▶ **PROBLEM DESCRIPTION**: Set the following entries down again exactly, line by line.

* BEGIN *

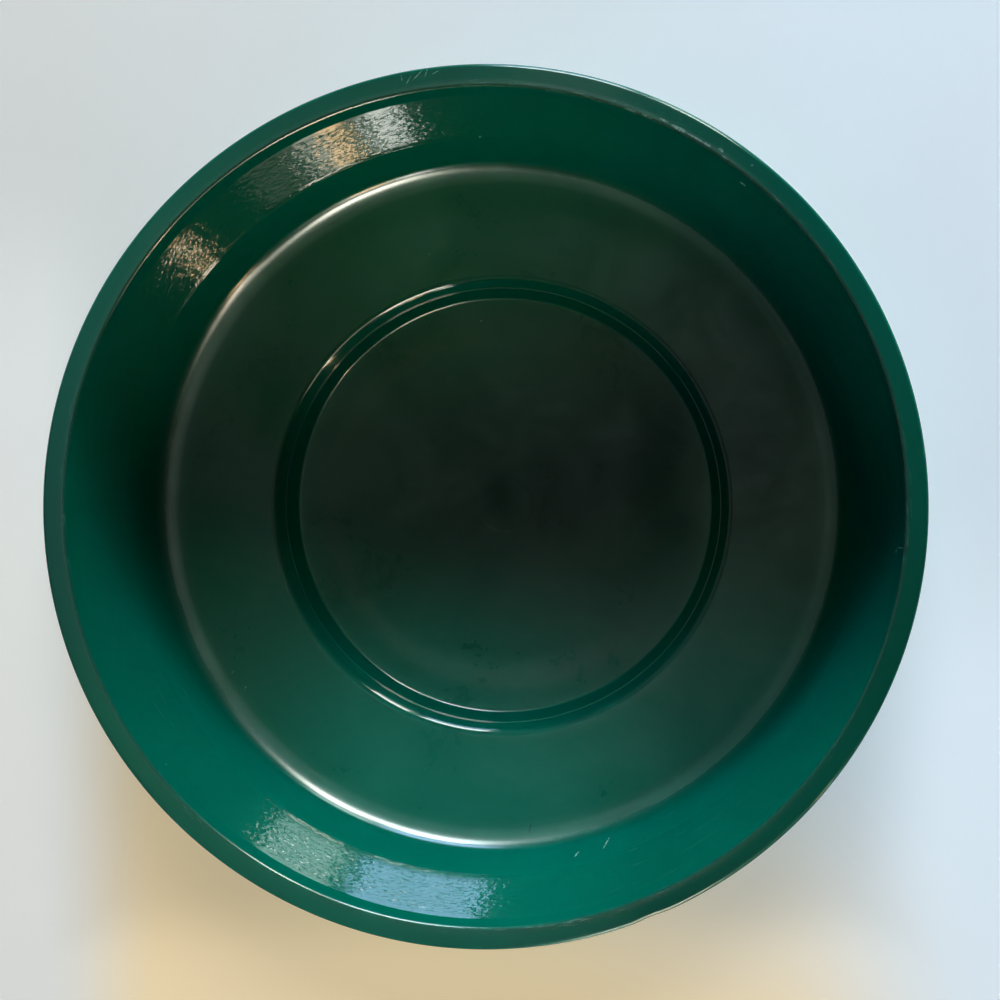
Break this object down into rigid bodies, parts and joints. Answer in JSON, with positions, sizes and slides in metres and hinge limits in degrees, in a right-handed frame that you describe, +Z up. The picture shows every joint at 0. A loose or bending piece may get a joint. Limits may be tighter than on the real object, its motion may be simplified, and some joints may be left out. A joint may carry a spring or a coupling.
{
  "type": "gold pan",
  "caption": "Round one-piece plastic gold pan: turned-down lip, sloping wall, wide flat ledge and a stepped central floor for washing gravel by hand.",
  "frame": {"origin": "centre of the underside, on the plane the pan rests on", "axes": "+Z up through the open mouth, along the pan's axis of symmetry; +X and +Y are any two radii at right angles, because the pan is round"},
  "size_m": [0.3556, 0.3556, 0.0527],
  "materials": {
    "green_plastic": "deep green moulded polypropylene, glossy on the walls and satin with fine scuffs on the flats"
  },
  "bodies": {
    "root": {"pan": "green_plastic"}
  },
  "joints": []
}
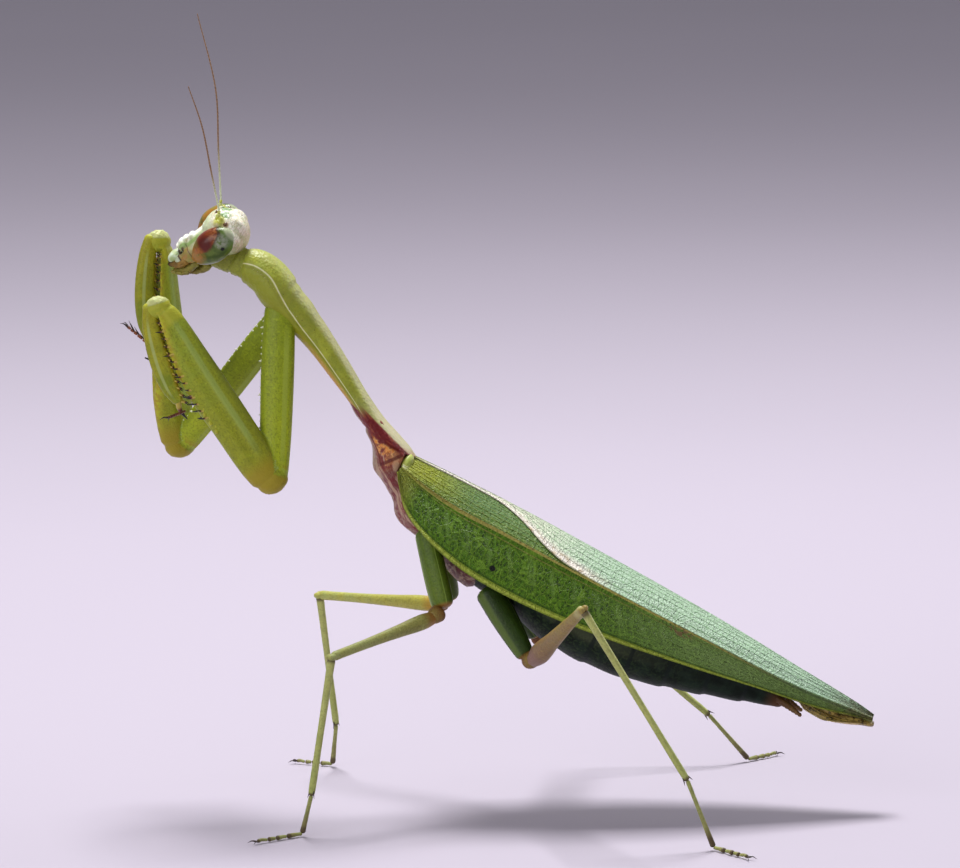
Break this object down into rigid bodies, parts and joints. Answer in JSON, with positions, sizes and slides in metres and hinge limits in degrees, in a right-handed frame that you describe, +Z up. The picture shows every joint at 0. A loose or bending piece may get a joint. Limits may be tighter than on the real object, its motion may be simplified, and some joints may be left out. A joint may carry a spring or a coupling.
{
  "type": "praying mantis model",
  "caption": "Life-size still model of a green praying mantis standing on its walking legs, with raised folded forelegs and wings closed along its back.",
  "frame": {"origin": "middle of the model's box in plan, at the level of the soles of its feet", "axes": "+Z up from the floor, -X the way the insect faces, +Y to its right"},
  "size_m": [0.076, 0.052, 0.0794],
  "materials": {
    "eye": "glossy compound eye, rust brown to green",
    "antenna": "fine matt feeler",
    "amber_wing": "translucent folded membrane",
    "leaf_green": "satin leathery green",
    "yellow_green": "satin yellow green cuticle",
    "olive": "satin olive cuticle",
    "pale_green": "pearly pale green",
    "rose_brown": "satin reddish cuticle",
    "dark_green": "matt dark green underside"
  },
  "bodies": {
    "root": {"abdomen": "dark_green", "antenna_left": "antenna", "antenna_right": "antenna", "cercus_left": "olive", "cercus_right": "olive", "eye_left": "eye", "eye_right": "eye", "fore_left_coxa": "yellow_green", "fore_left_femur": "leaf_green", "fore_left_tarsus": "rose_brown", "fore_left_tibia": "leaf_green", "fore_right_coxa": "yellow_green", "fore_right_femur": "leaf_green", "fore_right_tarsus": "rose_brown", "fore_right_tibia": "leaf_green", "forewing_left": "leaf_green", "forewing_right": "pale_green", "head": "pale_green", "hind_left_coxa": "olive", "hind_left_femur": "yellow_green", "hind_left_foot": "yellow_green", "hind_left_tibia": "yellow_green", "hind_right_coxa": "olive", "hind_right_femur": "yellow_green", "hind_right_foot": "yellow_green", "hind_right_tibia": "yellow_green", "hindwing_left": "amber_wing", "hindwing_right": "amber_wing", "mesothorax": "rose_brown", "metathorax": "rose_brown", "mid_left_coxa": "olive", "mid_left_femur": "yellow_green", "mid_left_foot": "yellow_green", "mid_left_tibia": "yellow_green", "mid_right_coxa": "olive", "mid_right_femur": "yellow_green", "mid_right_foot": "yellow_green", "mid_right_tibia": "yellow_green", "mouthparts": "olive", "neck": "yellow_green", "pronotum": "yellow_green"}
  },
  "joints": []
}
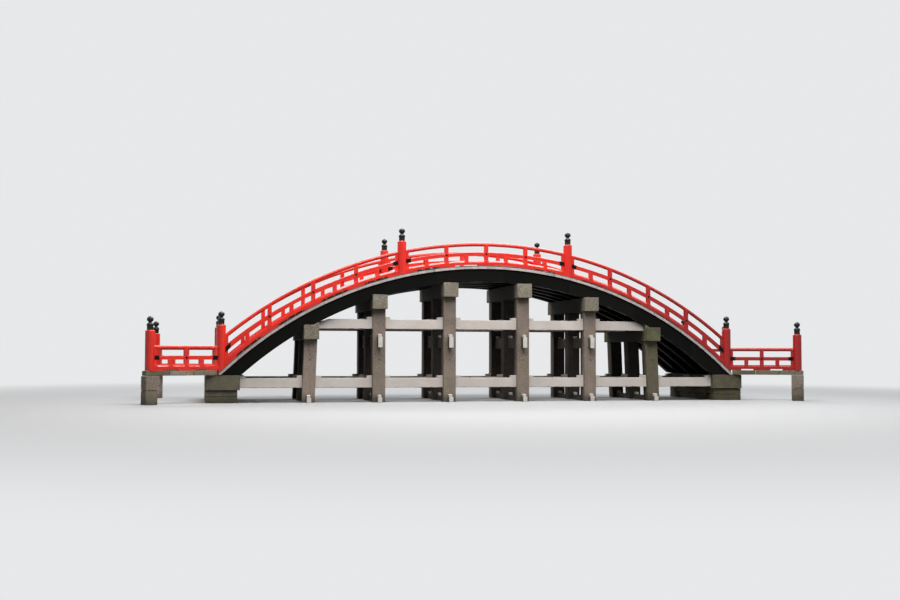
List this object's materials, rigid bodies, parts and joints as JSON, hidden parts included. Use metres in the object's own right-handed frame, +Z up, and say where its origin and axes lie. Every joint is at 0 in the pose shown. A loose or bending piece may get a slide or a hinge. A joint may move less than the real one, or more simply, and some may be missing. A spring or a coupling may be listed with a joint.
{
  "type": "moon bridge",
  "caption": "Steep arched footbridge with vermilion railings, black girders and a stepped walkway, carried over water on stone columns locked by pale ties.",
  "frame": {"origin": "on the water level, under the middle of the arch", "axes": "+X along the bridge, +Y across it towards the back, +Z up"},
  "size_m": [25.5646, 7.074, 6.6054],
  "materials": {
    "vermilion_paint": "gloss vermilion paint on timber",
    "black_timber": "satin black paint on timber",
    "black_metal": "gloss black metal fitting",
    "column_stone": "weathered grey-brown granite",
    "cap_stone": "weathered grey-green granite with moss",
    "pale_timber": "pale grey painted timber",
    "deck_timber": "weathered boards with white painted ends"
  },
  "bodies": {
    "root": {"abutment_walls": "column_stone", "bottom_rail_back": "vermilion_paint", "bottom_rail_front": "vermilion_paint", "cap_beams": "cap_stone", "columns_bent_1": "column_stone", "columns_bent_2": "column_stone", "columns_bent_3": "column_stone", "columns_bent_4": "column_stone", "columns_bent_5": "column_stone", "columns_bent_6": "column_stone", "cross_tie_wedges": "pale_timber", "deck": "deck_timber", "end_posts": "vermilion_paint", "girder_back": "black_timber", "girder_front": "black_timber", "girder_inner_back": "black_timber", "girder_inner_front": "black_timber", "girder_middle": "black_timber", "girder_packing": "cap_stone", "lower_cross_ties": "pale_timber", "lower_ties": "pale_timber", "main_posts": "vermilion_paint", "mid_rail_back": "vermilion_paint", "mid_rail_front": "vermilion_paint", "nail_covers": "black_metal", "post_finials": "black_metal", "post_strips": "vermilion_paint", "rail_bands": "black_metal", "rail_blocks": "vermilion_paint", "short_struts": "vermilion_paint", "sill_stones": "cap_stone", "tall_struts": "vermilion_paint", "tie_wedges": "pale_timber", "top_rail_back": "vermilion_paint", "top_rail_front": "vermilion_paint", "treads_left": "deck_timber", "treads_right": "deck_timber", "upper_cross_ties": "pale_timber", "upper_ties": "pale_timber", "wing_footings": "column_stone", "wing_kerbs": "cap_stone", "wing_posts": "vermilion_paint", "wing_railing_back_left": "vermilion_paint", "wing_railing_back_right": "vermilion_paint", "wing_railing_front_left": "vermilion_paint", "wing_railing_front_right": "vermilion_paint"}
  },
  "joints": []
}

* END *

▶ **CORRECT ANSWER**:
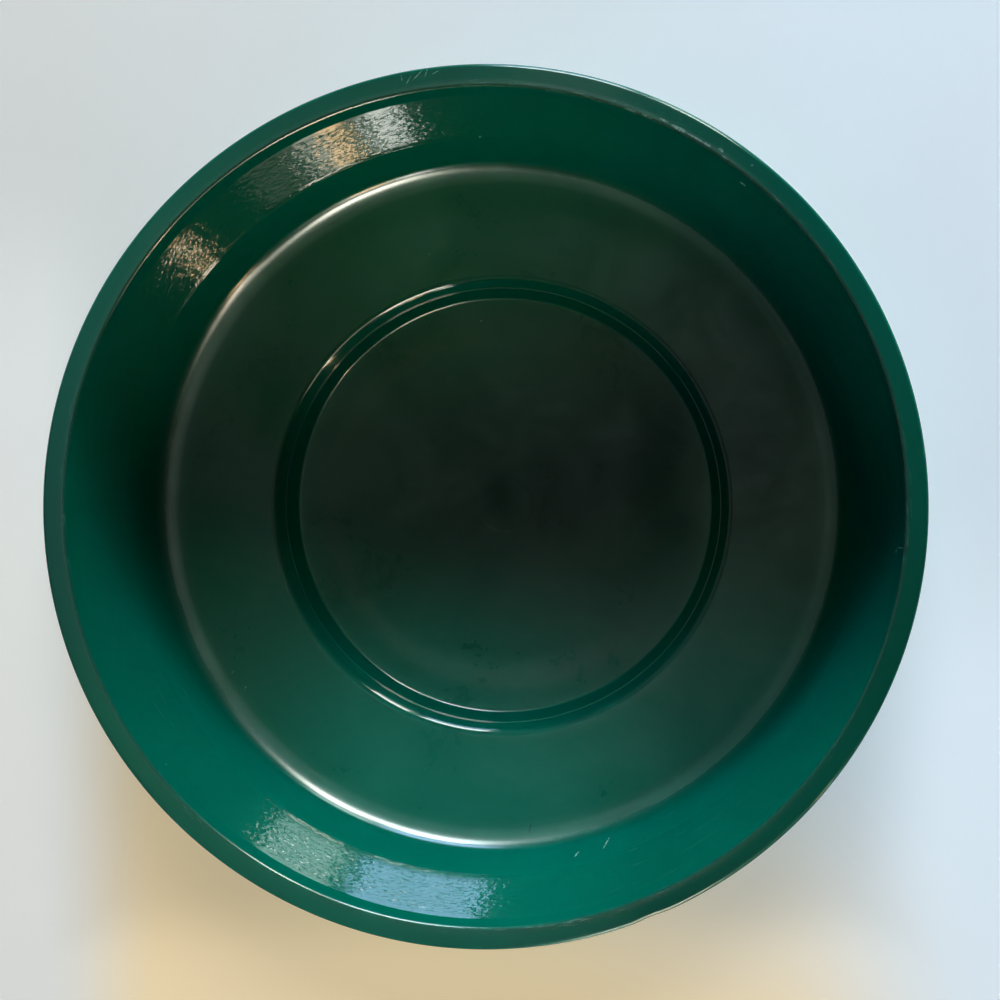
Break this object down into rigid bodies, parts and joints. Answer in JSON, with positions, sizes and slides in metres and hinge limits in degrees, in a right-handed frame that you describe, +Z up. The picture shows every joint at 0. A loose or bending piece may get a joint. Limits may be tighter than on the real object, its motion may be simplified, and some joints may be left out. A joint may carry a spring or a coupling.
{
  "type": "gold pan",
  "caption": "Round one-piece plastic gold pan: turned-down lip, sloping wall, wide flat ledge and a stepped central floor for washing gravel by hand.",
  "frame": {"origin": "centre of the underside, on the plane the pan rests on", "axes": "+Z up through the open mouth, along the pan's axis of symmetry; +X and +Y are any two radii at right angles, because the pan is round"},
  "size_m": [0.3556, 0.3556, 0.0527],
  "materials": {
    "green_plastic": "deep green moulded polypropylene, glossy on the walls and satin with fine scuffs on the flats"
  },
  "bodies": {
    "root": {"pan": "green_plastic"}
  },
  "joints": []
}
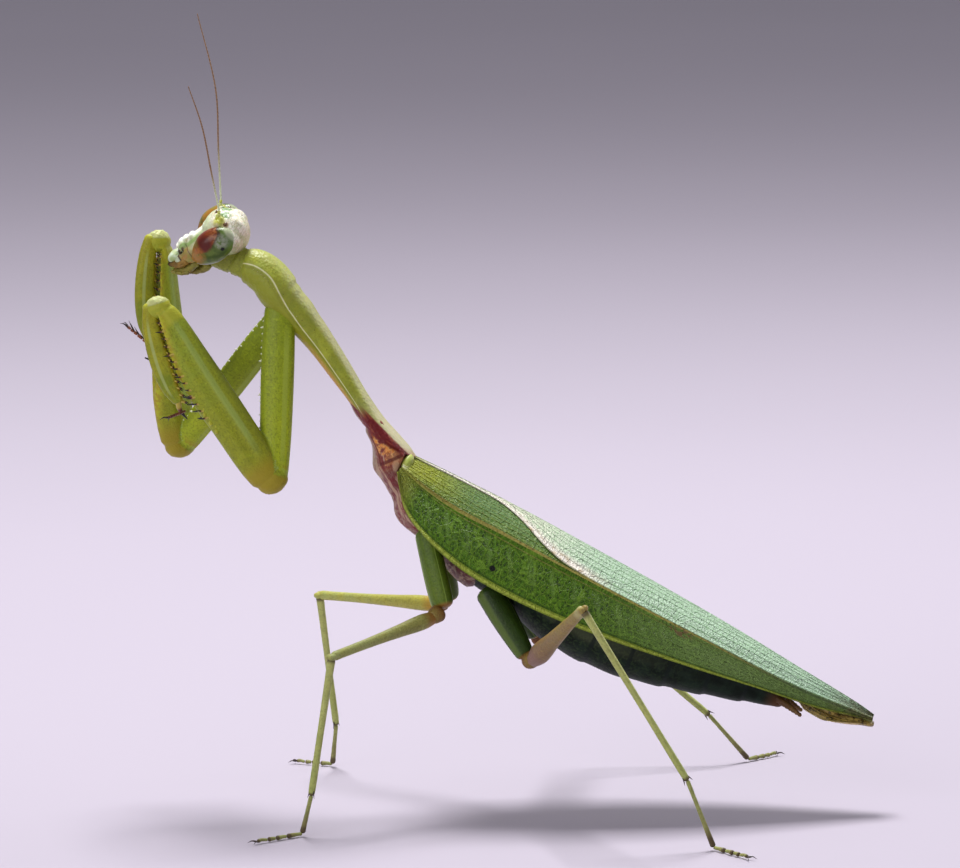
Break this object down into rigid bodies, parts and joints. Answer in JSON, with positions, sizes and slides in metres and hinge limits in degrees, in a right-handed frame that you describe, +Z up. The picture shows every joint at 0. A loose or bending piece may get a joint. Limits may be tighter than on the real object, its motion may be simplified, and some joints may be left out. A joint may carry a spring or a coupling.
{
  "type": "praying mantis model",
  "caption": "Life-size still model of a green praying mantis standing on its walking legs, with raised folded forelegs and wings closed along its back.",
  "frame": {"origin": "middle of the model's box in plan, at the level of the soles of its feet", "axes": "+Z up from the floor, -X the way the insect faces, +Y to its right"},
  "size_m": [0.076, 0.052, 0.0794],
  "materials": {
    "eye": "glossy compound eye, rust brown to green",
    "antenna": "fine matt feeler",
    "amber_wing": "translucent folded membrane",
    "leaf_green": "satin leathery green",
    "yellow_green": "satin yellow green cuticle",
    "olive": "satin olive cuticle",
    "pale_green": "pearly pale green",
    "rose_brown": "satin reddish cuticle",
    "dark_green": "matt dark green underside"
  },
  "bodies": {
    "root": {"abdomen": "dark_green", "antenna_left": "antenna", "antenna_right": "antenna", "cercus_left": "olive", "cercus_right": "olive", "eye_left": "eye", "eye_right": "eye", "fore_left_coxa": "yellow_green", "fore_left_femur": "leaf_green", "fore_left_tarsus": "rose_brown", "fore_left_tibia": "leaf_green", "fore_right_coxa": "yellow_green", "fore_right_femur": "leaf_green", "fore_right_tarsus": "rose_brown", "fore_right_tibia": "leaf_green", "forewing_left": "leaf_green", "forewing_right": "pale_green", "head": "pale_green", "hind_left_coxa": "olive", "hind_left_femur": "yellow_green", "hind_left_foot": "yellow_green", "hind_left_tibia": "yellow_green", "hind_right_coxa": "olive", "hind_right_femur": "yellow_green", "hind_right_foot": "yellow_green", "hind_right_tibia": "yellow_green", "hindwing_left": "amber_wing", "hindwing_right": "amber_wing", "mesothorax": "rose_brown", "metathorax": "rose_brown", "mid_left_coxa": "olive", "mid_left_femur": "yellow_green", "mid_left_foot": "yellow_green", "mid_left_tibia": "yellow_green", "mid_right_coxa": "olive", "mid_right_femur": "yellow_green", "mid_right_foot": "yellow_green", "mid_right_tibia": "yellow_green", "mouthparts": "olive", "neck": "yellow_green", "pronotum": "yellow_green"}
  },
  "joints": []
}
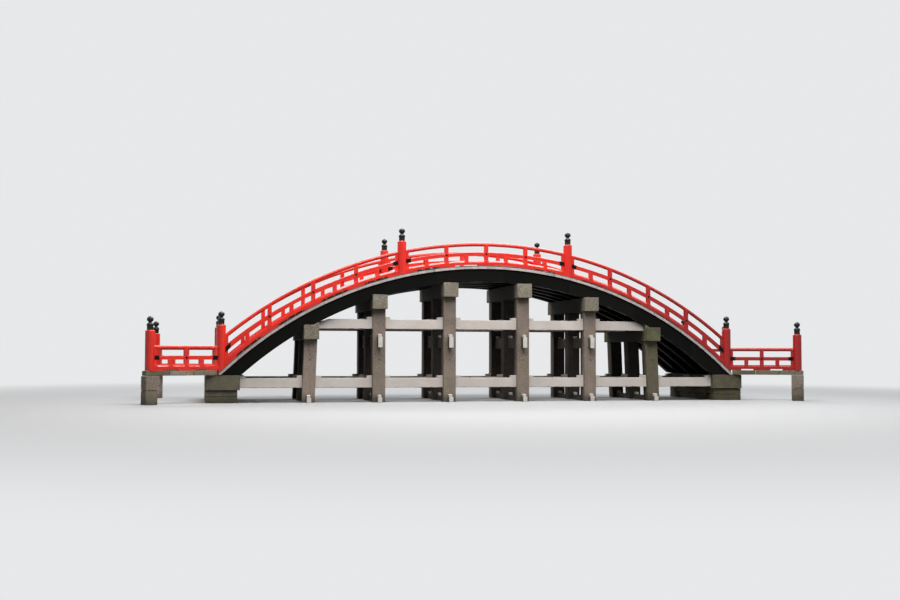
List this object's materials, rigid bodies, parts and joints as JSON, hidden parts included. Use metres in the object's own right-handed frame, +Z up, and say where its origin and axes lie. Every joint is at 0 in the pose shown. A loose or bending piece may get a slide or a hinge. A joint may move less than the real one, or more simply, and some may be missing. A spring or a coupling may be listed with a joint.
{
  "type": "moon bridge",
  "caption": "Steep arched footbridge with vermilion railings, black girders and a stepped walkway, carried over water on stone columns locked by pale ties.",
  "frame": {"origin": "on the water level, under the middle of the arch", "axes": "+X along the bridge, +Y across it towards the back, +Z up"},
  "size_m": [25.5646, 7.074, 6.6054],
  "materials": {
    "vermilion_paint": "gloss vermilion paint on timber",
    "black_timber": "satin black paint on timber",
    "black_metal": "gloss black metal fitting",
    "column_stone": "weathered grey-brown granite",
    "cap_stone": "weathered grey-green granite with moss",
    "pale_timber": "pale grey painted timber",
    "deck_timber": "weathered boards with white painted ends"
  },
  "bodies": {
    "root": {"abutment_walls": "column_stone", "bottom_rail_back": "vermilion_paint", "bottom_rail_front": "vermilion_paint", "cap_beams": "cap_stone", "columns_bent_1": "column_stone", "columns_bent_2": "column_stone", "columns_bent_3": "column_stone", "columns_bent_4": "column_stone", "columns_bent_5": "column_stone", "columns_bent_6": "column_stone", "cross_tie_wedges": "pale_timber", "deck": "deck_timber", "end_posts": "vermilion_paint", "girder_back": "black_timber", "girder_front": "black_timber", "girder_inner_back": "black_timber", "girder_inner_front": "black_timber", "girder_middle": "black_timber", "girder_packing": "cap_stone", "lower_cross_ties": "pale_timber", "lower_ties": "pale_timber", "main_posts": "vermilion_paint", "mid_rail_back": "vermilion_paint", "mid_rail_front": "vermilion_paint", "nail_covers": "black_metal", "post_finials": "black_metal", "post_strips": "vermilion_paint", "rail_bands": "black_metal", "rail_blocks": "vermilion_paint", "short_struts": "vermilion_paint", "sill_stones": "cap_stone", "tall_struts": "vermilion_paint", "tie_wedges": "pale_timber", "top_rail_back": "vermilion_paint", "top_rail_front": "vermilion_paint", "treads_left": "deck_timber", "treads_right": "deck_timber", "upper_cross_ties": "pale_timber", "upper_ties": "pale_timber", "wing_footings": "column_stone", "wing_kerbs": "cap_stone", "wing_posts": "vermilion_paint", "wing_railing_back_left": "vermilion_paint", "wing_railing_back_right": "vermilion_paint", "wing_railing_front_left": "vermilion_paint", "wing_railing_front_right": "vermilion_paint"}
  },
  "joints": []
}